COLLECTED DATA >>
● ● ●
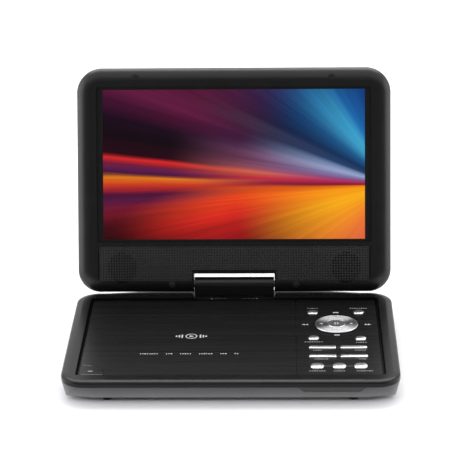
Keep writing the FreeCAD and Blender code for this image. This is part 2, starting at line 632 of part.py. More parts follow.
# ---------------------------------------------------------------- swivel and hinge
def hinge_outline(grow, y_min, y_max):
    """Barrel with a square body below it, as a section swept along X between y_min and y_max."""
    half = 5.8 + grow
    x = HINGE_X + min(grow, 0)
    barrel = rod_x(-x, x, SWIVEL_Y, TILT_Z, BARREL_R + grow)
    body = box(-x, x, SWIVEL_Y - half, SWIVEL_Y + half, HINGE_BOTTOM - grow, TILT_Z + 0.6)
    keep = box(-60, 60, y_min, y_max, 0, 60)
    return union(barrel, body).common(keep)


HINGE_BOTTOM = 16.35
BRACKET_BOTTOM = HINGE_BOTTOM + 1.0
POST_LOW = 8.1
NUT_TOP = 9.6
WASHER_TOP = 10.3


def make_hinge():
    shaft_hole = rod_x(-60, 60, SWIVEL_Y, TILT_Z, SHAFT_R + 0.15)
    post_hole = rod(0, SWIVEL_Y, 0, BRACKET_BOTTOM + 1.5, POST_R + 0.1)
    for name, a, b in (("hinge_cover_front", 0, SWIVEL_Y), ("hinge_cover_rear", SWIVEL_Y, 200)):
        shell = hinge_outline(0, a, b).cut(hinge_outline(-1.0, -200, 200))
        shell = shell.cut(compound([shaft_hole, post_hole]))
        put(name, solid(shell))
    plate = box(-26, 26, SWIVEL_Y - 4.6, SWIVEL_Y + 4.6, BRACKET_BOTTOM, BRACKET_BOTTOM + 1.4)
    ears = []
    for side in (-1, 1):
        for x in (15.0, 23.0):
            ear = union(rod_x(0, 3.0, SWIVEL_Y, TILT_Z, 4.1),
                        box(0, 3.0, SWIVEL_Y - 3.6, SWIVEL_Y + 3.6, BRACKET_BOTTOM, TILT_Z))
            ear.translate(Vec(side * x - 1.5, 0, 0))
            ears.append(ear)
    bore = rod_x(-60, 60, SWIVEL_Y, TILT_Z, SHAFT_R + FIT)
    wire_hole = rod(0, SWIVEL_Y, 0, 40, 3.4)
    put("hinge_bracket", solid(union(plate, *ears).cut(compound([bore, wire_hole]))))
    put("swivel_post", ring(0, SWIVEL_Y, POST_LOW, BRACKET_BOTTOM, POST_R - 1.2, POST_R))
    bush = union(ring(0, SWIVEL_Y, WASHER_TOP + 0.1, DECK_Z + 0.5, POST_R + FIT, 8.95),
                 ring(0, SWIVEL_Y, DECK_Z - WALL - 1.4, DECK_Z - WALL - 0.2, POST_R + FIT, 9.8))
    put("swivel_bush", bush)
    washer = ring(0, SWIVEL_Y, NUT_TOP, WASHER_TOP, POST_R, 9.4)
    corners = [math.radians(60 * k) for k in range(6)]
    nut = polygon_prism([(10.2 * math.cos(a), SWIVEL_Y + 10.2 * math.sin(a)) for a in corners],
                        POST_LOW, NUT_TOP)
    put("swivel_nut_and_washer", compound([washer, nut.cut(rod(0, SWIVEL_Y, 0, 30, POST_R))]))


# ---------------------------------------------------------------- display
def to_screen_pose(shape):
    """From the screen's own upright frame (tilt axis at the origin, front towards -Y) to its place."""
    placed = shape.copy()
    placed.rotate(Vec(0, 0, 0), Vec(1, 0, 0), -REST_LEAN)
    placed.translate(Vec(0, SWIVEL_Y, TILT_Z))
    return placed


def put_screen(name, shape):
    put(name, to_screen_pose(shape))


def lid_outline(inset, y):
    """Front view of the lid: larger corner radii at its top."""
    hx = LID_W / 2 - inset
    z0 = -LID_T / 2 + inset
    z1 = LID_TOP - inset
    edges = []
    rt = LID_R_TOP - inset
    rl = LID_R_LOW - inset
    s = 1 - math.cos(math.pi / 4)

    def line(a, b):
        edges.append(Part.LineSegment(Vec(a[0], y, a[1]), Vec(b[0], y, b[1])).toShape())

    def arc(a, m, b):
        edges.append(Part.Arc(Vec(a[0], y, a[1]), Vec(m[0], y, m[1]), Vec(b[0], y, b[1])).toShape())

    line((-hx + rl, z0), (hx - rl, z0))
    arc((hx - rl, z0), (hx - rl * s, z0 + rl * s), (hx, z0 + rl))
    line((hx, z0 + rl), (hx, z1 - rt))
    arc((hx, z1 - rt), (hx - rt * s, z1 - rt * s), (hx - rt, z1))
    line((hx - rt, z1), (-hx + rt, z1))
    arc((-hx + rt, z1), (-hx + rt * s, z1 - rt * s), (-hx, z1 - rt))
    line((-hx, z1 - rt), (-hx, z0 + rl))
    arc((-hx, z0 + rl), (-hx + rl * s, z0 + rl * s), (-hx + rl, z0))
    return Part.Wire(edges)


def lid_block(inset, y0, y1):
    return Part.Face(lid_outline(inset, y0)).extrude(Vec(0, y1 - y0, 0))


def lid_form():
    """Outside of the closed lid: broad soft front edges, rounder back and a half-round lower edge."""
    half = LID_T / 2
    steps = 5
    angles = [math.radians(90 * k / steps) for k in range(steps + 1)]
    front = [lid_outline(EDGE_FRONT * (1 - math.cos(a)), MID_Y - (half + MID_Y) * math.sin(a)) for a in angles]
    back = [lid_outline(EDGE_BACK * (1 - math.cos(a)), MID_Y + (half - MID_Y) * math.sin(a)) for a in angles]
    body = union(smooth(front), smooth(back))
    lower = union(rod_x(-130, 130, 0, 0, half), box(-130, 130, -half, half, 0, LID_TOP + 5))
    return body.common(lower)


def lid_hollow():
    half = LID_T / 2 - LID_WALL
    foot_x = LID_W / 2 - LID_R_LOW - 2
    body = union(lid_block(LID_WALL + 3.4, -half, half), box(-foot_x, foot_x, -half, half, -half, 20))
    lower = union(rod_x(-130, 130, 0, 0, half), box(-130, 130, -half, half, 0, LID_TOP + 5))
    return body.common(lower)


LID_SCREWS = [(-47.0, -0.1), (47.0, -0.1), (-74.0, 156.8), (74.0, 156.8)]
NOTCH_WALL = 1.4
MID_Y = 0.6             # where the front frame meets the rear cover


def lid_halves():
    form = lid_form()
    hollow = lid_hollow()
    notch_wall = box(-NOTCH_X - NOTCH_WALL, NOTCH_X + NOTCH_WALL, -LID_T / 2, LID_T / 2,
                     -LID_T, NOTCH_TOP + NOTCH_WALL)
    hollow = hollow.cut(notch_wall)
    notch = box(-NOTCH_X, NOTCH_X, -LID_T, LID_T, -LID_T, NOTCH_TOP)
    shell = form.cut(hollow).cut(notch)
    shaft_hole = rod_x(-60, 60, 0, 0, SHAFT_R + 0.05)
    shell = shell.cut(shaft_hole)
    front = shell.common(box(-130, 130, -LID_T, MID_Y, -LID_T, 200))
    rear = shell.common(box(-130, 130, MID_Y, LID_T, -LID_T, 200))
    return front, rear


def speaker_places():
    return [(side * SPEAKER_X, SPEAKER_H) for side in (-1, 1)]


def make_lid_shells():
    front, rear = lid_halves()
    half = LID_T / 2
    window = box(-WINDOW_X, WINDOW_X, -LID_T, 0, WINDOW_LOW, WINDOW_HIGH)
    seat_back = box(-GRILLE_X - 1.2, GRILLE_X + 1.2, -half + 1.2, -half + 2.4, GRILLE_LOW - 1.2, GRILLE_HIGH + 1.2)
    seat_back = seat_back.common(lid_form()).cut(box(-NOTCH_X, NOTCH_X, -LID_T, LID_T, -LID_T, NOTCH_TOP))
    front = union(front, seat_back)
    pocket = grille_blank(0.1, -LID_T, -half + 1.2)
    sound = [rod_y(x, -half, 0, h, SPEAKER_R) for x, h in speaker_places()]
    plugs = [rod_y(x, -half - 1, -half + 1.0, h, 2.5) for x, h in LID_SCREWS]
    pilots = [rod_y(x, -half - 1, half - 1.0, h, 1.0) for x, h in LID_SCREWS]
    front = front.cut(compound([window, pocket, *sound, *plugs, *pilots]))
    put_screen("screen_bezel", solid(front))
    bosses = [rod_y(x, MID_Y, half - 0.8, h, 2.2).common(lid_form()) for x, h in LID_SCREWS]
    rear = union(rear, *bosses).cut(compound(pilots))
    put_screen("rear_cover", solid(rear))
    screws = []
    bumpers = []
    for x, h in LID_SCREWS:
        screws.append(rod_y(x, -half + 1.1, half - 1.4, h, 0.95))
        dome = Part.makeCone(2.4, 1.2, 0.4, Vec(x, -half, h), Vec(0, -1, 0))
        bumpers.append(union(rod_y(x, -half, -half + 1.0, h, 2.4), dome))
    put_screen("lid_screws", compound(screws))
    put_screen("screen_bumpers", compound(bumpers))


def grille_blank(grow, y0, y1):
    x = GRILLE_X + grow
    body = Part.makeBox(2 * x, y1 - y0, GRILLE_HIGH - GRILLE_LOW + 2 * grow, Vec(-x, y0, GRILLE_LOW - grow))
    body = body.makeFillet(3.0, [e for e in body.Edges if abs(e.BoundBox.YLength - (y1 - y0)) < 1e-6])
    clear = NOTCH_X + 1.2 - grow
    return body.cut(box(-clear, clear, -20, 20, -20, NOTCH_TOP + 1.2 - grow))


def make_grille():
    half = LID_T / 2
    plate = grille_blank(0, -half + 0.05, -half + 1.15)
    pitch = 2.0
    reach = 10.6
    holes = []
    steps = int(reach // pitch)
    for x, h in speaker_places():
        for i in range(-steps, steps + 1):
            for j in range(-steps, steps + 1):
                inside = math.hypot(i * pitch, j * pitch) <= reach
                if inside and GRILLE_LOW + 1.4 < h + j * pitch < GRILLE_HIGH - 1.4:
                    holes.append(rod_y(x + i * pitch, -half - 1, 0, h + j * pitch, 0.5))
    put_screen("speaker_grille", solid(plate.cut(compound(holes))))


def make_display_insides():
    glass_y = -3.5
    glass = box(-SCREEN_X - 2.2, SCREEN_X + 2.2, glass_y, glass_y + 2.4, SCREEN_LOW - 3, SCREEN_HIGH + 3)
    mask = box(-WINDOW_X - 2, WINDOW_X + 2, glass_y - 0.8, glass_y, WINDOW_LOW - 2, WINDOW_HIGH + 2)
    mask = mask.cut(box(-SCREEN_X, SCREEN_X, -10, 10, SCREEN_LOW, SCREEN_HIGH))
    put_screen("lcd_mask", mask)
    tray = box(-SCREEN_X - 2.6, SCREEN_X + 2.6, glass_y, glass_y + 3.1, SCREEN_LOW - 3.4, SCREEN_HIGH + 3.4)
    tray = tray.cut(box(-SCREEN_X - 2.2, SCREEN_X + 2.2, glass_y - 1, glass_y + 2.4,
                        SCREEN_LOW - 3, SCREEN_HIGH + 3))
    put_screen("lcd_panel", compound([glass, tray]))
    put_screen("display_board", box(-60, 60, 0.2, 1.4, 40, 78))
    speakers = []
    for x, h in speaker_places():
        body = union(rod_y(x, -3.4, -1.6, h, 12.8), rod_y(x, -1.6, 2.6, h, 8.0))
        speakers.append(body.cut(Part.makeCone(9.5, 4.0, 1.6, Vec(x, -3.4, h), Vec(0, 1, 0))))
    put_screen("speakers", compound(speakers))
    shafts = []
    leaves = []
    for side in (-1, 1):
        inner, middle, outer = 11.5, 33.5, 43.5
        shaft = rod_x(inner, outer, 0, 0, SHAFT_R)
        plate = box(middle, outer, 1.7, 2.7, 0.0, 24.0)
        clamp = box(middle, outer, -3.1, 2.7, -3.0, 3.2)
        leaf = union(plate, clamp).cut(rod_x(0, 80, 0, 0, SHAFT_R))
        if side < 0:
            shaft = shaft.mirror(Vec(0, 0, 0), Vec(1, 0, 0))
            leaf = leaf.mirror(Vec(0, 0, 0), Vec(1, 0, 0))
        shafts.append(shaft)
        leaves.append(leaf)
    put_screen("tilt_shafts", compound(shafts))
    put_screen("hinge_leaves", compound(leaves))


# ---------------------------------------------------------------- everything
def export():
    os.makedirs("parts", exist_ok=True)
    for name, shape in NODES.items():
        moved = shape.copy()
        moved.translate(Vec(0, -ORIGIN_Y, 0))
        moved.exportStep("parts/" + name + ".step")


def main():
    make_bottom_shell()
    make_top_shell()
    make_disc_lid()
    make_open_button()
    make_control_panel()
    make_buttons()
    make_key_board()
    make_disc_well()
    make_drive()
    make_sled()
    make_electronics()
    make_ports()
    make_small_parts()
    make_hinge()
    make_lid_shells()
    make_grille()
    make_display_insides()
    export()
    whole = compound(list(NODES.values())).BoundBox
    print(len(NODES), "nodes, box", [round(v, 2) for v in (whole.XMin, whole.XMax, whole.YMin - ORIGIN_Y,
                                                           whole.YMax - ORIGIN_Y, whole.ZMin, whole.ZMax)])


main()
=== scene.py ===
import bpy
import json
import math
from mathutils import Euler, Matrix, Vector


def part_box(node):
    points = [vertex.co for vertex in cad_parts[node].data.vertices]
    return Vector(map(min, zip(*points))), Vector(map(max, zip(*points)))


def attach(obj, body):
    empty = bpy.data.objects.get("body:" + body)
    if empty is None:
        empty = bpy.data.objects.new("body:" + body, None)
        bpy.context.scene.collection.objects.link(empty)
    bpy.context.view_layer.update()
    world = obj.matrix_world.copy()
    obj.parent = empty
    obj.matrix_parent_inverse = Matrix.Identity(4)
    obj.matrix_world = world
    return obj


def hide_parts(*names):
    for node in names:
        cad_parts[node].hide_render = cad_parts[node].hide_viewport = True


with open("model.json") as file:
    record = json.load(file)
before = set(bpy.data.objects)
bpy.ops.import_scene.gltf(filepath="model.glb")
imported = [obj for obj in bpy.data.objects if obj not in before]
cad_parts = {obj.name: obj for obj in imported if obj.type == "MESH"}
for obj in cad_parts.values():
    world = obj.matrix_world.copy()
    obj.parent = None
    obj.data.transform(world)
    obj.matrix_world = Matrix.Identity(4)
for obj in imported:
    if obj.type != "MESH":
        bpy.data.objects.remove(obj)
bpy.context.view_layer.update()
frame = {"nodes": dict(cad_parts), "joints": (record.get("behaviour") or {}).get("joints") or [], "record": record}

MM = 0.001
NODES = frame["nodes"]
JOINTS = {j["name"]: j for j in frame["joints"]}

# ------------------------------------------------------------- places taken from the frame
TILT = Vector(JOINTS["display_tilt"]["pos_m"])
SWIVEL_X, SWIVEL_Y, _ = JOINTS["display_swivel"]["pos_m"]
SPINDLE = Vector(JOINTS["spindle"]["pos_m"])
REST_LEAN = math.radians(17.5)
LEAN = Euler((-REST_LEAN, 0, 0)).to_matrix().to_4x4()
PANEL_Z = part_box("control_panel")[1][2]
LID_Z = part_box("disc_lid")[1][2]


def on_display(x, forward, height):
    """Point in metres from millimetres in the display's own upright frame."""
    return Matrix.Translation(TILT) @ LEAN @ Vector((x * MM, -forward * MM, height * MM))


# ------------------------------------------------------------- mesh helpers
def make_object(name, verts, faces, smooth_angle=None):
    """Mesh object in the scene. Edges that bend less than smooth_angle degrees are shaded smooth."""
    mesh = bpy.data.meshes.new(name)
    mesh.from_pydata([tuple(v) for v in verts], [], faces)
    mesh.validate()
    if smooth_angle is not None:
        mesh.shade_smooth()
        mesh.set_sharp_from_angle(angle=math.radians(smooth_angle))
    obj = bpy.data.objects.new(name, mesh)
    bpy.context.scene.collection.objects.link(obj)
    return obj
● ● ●
WHAT YOU NEED TO DO >> From the first line above through the line that contains "return union(barrel, body).common(keep)", quote each line exactly. Output nothing more.

TASK SOLUTION >>
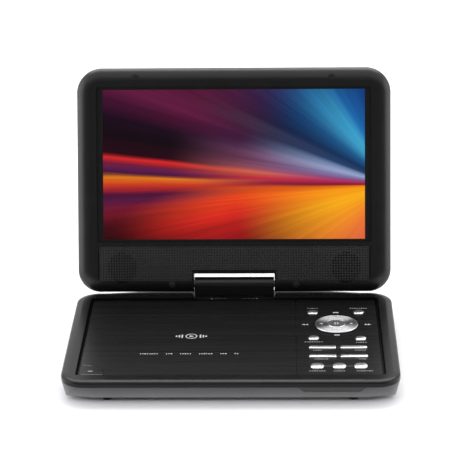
Keep writing the FreeCAD and Blender code for this image. This is part 2, starting at line 632 of part.py. More parts follow.
# ---------------------------------------------------------------- swivel and hinge
def hinge_outline(grow, y_min, y_max):
    """Barrel with a square body below it, as a section swept along X between y_min and y_max."""
    half = 5.8 + grow
    x = HINGE_X + min(grow, 0)
    barrel = rod_x(-x, x, SWIVEL_Y, TILT_Z, BARREL_R + grow)
    body = box(-x, x, SWIVEL_Y - half, SWIVEL_Y + half, HINGE_BOTTOM - grow, TILT_Z + 0.6)
    keep = box(-60, 60, y_min, y_max, 0, 60)
    return union(barrel, body).common(keep)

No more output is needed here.